Paloma nos lembra de uma aparente contradição –em vez de confundir, o discurso quase caótico de Glauber esclarecia e estimulava os telespectadores que o viam na extinta TV Tupi.

“Nossa cultura é a macumba, não é a ópera. Vamos lá, vamos descobrir o Brasil”, diz ele, com os cabelos bagunçados, olhando para a câmera.

Nessa busca desesperada por um país incapaz de se reconhecer, Glauber prega uma reforma da educação (“o ensino de literatura no Brasil é um desastre”) e enaltece José de Alencar e Euclides da Cunha. Também exalta o dramaturgo Vianinha, mostrando uma edição da Ilustrada de maio de 1979.

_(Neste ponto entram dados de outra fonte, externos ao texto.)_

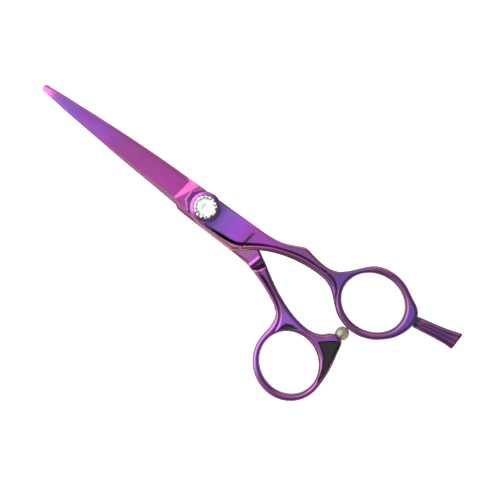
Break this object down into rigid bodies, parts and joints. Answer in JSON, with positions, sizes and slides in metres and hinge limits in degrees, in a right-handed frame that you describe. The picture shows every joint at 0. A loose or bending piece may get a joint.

Em “Antena”, a filha olha para o pai; em “Breve Miragem”, um pai olha para o filho.
O personagem principal do filme de Eryk se sacrifica no trabalho noturno para pagar a pensão do filho e sofre de saudade do menino de dez anos. Angústia e melancolia se unem numa saga em busca de uma reparação familiar.
Os filmes também se aproximam na abordagem de um mal-estar político e social crescente do Brasil contemporâneo. “Antena” registra cenas do fortalecimento da extrema direita e do avanço da violência policial nas comunidades mais pobres.
“Breve Miragem” é menos explícito. Mais do que os passageiros atendidos pelo taxista, é a própria cidade do Rio que intimida e ameaça. A saturação das luzes urbanas, um efeito quase alucinante, acentua essa sensação de incômodo e comprova a maturidade técnica do cinema de Eryk.
Ambos os filmes são contundentes, mas “Antena” perde força em alguns trechos devido à profusão de temas que pretende abarcar, do teatro à literatura, da política à psicanálise.
São, de qualquer forma, produções bem-vindas. O inconformismo de Glauber sobrevive em Paloma e Eryk.